Given request: Every line of the data must be copied exactly.

##############################

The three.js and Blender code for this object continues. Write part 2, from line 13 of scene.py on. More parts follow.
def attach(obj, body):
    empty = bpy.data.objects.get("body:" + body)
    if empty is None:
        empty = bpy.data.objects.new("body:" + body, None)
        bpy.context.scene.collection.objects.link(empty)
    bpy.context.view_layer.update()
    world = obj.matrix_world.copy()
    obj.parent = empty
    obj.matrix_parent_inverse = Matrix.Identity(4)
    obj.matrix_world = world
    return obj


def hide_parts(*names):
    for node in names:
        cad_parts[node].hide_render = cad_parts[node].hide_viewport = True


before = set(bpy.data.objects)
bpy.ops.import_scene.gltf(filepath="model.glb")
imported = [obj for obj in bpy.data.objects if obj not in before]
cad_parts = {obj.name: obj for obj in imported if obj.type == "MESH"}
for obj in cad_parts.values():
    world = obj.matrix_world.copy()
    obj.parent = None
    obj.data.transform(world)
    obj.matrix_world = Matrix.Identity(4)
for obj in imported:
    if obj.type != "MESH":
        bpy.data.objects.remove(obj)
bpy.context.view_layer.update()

##############################

Solution:
The three.js and Blender code for this object continues. Write part 2, from line 13 of scene.py on. More parts follow.
def attach(obj, body):
    empty = bpy.data.objects.get("body:" + body)
    if empty is None:
        empty = bpy.data.objects.new("body:" + body, None)
        bpy.context.scene.collection.objects.link(empty)
    bpy.context.view_layer.update()
    world = obj.matrix_world.copy()
    obj.parent = empty
    obj.matrix_parent_inverse = Matrix.Identity(4)
    obj.matrix_world = world
    return obj


def hide_parts(*names):
    for node in names:
        cad_parts[node].hide_render = cad_parts[node].hide_viewport = True


before = set(bpy.data.objects)
bpy.ops.import_scene.gltf(filepath="model.glb")
imported = [obj for obj in bpy.data.objects if obj not in before]
cad_parts = {obj.name: obj for obj in imported if obj.type == "MESH"}
for obj in cad_parts.values():
    world = obj.matrix_world.copy()
    obj.parent = None
    obj.data.transform(world)
    obj.matrix_world = Matrix.Identity(4)
for obj in imported:
    if obj.type != "MESH":
        bpy.data.objects.remove(obj)
bpy.context.view_layer.update()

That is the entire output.